SEM images of master molds prepared with the silica coverage of a 16, b 45, and c 57%

Conclusion

Submicron-sized LTSs were fabricated by a nanoimprint method. Before nanoimprinting, master molds with submicron-sized patterns were prepared by silica colloidal lithography and reactive ion etching. By controlling silica coverage, t_et and D, the density, height, and size of LTSs could be controlled. Regardless of D, the height of LTSs has a maximum with respect to t_et. As D increases, the t_et when the height of LTSs becomes maximum (t_h-max) increases. The SEM image revealed that the LTSs were changed from a dome-shape to a cone-shape around t_et = t_h-max. Around t_et = t_h-max, silica particles started to disappear on the LTSs. By the absence of etching masks, the LTSs themselves were etched and the shape was changed and the height of the LTSs was decreased. The reflectance of c-Si/ITO/LTSs/Electrode structure was evaluated by spectrophotometer. The reflectance measurement showed that the LTSs reduced the reflectance in the wavelength range from 1000 to 1200 nm compared to the sample without LTSs.
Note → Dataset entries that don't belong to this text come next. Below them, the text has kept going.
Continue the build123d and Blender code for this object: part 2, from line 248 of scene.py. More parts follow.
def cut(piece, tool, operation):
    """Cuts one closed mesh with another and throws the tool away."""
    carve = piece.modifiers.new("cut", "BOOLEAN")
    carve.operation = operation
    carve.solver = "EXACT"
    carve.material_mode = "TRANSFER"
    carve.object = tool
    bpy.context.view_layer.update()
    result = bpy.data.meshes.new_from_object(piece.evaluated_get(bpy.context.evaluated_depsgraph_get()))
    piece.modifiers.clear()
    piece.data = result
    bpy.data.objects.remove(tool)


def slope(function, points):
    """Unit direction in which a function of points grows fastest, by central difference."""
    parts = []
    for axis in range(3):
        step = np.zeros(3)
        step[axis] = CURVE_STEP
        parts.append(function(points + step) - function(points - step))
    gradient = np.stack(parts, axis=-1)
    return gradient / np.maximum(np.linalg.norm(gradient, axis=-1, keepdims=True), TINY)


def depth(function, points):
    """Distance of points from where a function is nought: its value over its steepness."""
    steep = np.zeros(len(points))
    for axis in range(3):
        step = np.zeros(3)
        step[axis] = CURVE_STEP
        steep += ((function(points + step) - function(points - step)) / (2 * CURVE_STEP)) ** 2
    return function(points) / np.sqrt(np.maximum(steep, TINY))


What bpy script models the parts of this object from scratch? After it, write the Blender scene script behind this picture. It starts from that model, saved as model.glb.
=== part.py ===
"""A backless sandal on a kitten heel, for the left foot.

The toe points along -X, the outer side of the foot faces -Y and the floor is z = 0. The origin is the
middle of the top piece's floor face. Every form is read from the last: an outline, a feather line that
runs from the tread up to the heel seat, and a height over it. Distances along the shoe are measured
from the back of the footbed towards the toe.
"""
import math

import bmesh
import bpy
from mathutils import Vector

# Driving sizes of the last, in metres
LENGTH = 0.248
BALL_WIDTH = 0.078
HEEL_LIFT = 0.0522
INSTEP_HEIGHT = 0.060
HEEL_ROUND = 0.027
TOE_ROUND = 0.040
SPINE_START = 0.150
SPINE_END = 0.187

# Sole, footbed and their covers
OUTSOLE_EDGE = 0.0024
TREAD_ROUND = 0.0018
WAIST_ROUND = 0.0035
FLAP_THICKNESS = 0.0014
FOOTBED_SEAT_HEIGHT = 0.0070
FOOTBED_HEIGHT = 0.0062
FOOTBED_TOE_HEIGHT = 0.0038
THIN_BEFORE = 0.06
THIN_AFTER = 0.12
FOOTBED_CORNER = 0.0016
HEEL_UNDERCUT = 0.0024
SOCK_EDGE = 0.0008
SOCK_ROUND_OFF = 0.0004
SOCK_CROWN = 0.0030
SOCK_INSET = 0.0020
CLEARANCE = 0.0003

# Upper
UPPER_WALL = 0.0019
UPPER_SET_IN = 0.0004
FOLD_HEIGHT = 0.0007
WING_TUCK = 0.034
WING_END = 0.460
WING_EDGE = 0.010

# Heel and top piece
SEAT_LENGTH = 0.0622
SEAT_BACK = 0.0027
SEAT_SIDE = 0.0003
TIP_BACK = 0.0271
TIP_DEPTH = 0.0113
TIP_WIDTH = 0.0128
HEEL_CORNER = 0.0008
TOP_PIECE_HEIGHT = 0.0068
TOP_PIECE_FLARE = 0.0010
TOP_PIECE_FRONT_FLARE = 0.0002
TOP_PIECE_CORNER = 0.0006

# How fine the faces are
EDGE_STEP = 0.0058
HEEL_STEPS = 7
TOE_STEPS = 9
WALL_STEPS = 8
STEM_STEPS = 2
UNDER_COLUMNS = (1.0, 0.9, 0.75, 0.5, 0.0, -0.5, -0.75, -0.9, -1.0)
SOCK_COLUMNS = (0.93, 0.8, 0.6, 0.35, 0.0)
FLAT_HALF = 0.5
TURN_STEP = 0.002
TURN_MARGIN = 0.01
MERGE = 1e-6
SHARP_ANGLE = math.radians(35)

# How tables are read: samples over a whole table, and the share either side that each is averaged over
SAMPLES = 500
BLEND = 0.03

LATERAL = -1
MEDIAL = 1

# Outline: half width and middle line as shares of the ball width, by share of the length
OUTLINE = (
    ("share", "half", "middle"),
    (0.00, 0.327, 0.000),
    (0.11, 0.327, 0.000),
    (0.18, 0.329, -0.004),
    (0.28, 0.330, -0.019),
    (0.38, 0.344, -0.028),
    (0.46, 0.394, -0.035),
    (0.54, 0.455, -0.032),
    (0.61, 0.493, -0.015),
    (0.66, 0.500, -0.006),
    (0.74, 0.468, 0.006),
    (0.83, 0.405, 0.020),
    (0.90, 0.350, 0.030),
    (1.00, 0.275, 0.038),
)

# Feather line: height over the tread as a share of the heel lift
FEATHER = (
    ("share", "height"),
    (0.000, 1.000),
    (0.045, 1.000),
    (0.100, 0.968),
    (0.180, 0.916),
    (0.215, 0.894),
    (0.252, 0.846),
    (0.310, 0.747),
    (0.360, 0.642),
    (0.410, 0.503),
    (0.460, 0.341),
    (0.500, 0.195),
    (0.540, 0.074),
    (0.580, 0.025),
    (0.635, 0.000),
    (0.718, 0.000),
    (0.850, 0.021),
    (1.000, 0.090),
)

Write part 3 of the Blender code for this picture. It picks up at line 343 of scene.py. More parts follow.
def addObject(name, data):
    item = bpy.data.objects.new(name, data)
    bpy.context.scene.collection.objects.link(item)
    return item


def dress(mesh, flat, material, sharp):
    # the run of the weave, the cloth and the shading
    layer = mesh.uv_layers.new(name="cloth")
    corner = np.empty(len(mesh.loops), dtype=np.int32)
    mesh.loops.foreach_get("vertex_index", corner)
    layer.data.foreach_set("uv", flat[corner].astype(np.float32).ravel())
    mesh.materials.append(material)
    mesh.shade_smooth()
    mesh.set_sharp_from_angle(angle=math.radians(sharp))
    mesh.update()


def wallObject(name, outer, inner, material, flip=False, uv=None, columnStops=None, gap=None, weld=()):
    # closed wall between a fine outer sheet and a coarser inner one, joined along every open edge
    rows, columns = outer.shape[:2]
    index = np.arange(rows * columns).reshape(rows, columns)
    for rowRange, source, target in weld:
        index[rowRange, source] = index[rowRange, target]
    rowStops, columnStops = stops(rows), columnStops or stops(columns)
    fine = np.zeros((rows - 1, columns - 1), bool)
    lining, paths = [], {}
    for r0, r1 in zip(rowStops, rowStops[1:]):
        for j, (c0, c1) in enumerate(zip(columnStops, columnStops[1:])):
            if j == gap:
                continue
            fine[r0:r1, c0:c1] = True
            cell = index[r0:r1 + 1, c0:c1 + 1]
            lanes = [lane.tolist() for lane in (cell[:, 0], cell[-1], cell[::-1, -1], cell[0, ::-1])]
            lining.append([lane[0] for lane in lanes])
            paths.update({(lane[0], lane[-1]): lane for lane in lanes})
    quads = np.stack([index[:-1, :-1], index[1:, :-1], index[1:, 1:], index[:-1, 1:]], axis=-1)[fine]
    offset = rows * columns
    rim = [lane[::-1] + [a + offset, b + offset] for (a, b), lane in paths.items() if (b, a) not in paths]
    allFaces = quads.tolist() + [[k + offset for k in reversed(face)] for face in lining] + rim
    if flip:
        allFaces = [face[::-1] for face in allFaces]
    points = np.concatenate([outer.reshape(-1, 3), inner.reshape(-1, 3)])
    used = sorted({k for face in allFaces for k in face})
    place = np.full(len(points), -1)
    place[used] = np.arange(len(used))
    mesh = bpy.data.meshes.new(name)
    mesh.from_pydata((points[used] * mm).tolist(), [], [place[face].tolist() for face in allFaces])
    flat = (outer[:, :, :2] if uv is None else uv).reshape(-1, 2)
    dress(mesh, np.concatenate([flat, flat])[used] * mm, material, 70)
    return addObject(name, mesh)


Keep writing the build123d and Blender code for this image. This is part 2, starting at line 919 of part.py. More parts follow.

This indicates that the fabricated LTSs exhibit optical confinement performance. The ΔpJ_sc was calculated from the measured reflectance. Lower aspect ratio leads to higher ΔpJ_sc. A maximum gain of 1.00 mA/cm² was observed at D = 800 nm and t_et = 5 min, suggesting that D = 800 nm may be the optimal width for the near-infrared light in the range from 1000 to 1200 nm. Furthermore, The pJ_sc was improved from 2.34 to 3.89 mA/cm², which corresponds to the improvement by 66%. This leads to the significant contribution to the improvement of J_sc in thin crystalline silicon solar cells.